- _Written problem_
Reproduce every entry exactly, without alteration.

- _Working data_
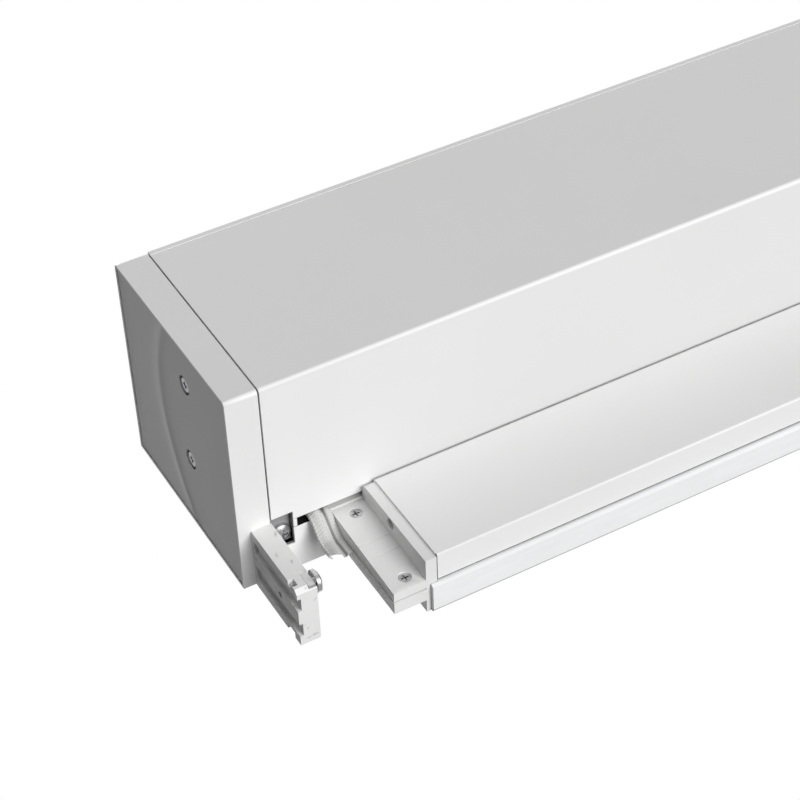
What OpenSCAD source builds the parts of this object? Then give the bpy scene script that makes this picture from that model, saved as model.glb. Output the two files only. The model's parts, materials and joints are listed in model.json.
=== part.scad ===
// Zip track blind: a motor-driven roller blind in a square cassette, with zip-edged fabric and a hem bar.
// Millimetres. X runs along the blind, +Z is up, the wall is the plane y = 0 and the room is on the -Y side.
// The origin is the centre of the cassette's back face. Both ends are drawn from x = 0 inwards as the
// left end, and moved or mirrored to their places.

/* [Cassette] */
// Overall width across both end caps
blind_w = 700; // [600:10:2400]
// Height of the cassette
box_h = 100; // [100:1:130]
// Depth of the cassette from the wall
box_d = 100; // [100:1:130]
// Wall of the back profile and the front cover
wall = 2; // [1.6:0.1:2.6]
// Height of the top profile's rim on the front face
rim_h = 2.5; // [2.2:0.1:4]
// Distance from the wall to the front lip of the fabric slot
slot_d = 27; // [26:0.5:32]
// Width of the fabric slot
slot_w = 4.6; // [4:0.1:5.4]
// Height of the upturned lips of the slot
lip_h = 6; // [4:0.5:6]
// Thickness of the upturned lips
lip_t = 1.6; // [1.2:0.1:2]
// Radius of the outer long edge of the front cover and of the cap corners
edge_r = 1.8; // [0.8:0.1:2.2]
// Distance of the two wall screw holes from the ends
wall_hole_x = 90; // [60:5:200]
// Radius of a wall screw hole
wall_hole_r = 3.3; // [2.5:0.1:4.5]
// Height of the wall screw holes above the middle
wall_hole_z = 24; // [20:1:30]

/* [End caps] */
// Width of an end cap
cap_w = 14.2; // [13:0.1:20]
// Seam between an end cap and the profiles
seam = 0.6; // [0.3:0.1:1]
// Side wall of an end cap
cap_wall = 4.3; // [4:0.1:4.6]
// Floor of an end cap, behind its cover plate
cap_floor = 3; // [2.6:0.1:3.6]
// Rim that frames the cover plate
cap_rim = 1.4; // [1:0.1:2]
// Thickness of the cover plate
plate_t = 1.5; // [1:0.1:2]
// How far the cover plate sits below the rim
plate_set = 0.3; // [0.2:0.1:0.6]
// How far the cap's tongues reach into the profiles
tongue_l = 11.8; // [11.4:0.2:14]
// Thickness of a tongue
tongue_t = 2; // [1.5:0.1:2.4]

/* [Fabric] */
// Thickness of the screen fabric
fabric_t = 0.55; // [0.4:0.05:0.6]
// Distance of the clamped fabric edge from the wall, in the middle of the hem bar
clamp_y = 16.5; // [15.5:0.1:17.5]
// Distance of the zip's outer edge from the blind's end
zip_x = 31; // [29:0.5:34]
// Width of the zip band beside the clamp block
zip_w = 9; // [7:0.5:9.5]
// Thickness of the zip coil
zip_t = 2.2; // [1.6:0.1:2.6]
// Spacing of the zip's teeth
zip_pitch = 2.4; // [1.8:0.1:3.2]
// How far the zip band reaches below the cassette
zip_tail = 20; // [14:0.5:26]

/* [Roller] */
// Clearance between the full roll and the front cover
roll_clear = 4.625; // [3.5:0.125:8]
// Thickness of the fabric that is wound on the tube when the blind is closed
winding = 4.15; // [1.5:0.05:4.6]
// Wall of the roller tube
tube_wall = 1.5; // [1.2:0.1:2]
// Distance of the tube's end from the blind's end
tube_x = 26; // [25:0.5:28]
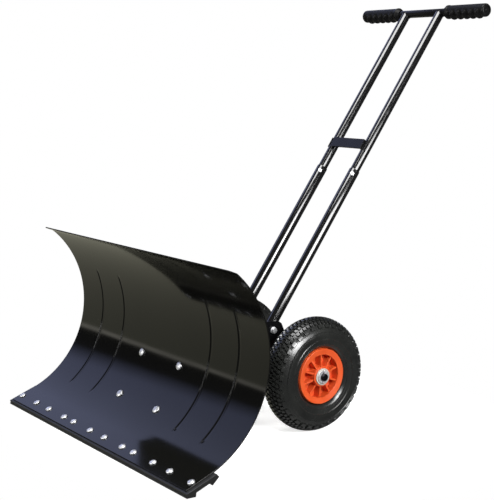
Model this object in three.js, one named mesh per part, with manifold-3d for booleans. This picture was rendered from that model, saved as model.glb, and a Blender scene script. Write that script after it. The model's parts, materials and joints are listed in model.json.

- _Solved exercise_
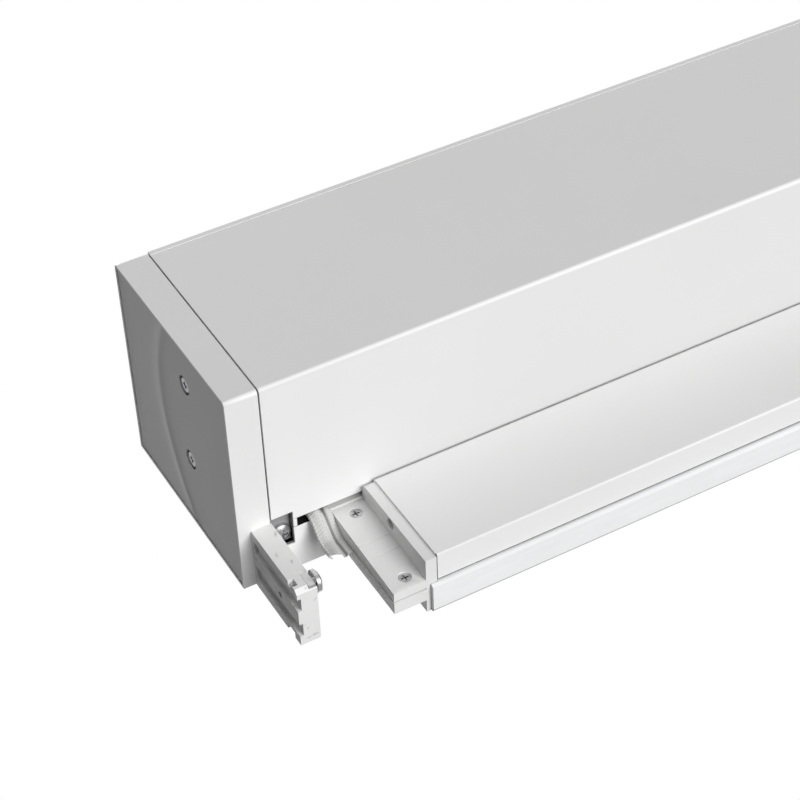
What OpenSCAD source builds the parts of this object? Then give the bpy scene script that makes this picture from that model, saved as model.glb. Output the two files only. The model's parts, materials and joints are listed in model.json.
=== part.scad ===
// Zip track blind: a motor-driven roller blind in a square cassette, with zip-edged fabric and a hem bar.
// Millimetres. X runs along the blind, +Z is up, the wall is the plane y = 0 and the room is on the -Y side.
// The origin is the centre of the cassette's back face. Both ends are drawn from x = 0 inwards as the
// left end, and moved or mirrored to their places.

/* [Cassette] */
// Overall width across both end caps
blind_w = 700; // [600:10:2400]
// Height of the cassette
box_h = 100; // [100:1:130]
// Depth of the cassette from the wall
box_d = 100; // [100:1:130]
// Wall of the back profile and the front cover
wall = 2; // [1.6:0.1:2.6]
// Height of the top profile's rim on the front face
rim_h = 2.5; // [2.2:0.1:4]
// Distance from the wall to the front lip of the fabric slot
slot_d = 27; // [26:0.5:32]
// Width of the fabric slot
slot_w = 4.6; // [4:0.1:5.4]
// Height of the upturned lips of the slot
lip_h = 6; // [4:0.5:6]
// Thickness of the upturned lips
lip_t = 1.6; // [1.2:0.1:2]
// Radius of the outer long edge of the front cover and of the cap corners
edge_r = 1.8; // [0.8:0.1:2.2]
// Distance of the two wall screw holes from the ends
wall_hole_x = 90; // [60:5:200]
// Radius of a wall screw hole
wall_hole_r = 3.3; // [2.5:0.1:4.5]
// Height of the wall screw holes above the middle
wall_hole_z = 24; // [20:1:30]

/* [End caps] */
// Width of an end cap
cap_w = 14.2; // [13:0.1:20]
// Seam between an end cap and the profiles
seam = 0.6; // [0.3:0.1:1]
// Side wall of an end cap
cap_wall = 4.3; // [4:0.1:4.6]
// Floor of an end cap, behind its cover plate
cap_floor = 3; // [2.6:0.1:3.6]
// Rim that frames the cover plate
cap_rim = 1.4; // [1:0.1:2]
// Thickness of the cover plate
plate_t = 1.5; // [1:0.1:2]
// How far the cover plate sits below the rim
plate_set = 0.3; // [0.2:0.1:0.6]
// How far the cap's tongues reach into the profiles
tongue_l = 11.8; // [11.4:0.2:14]
// Thickness of a tongue
tongue_t = 2; // [1.5:0.1:2.4]

/* [Fabric] */
// Thickness of the screen fabric
fabric_t = 0.55; // [0.4:0.05:0.6]
// Distance of the clamped fabric edge from the wall, in the middle of the hem bar
clamp_y = 16.5; // [15.5:0.1:17.5]
// Distance of the zip's outer edge from the blind's end
zip_x = 31; // [29:0.5:34]
// Width of the zip band beside the clamp block
zip_w = 9; // [7:0.5:9.5]
// Thickness of the zip coil
zip_t = 2.2; // [1.6:0.1:2.6]
// Spacing of the zip's teeth
zip_pitch = 2.4; // [1.8:0.1:3.2]
// How far the zip band reaches below the cassette
zip_tail = 20; // [14:0.5:26]

/* [Roller] */
// Clearance between the full roll and the front cover
roll_clear = 4.625; // [3.5:0.125:8]
// Thickness of the fabric that is wound on the tube when the blind is closed
winding = 4.15; // [1.5:0.05:4.6]
// Wall of the roller tube
tube_wall = 1.5; // [1.2:0.1:2]
// Distance of the tube's end from the blind's end
tube_x = 26; // [25:0.5:28]
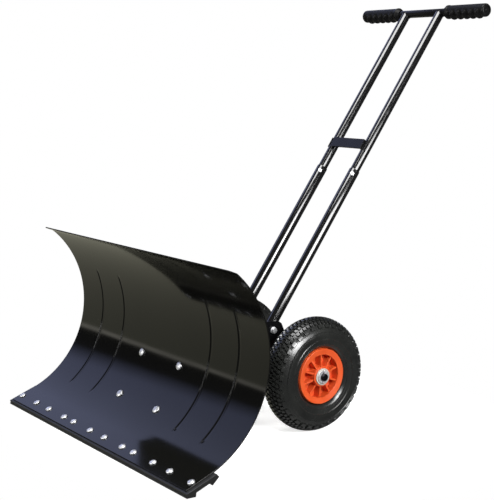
Model this object in three.js, one named mesh per part, with manifold-3d for booleans. This picture was rendered from that model, saved as model.glb, and a Blender scene script. Write that script after it. The model's parts, materials and joints are listed in model.json.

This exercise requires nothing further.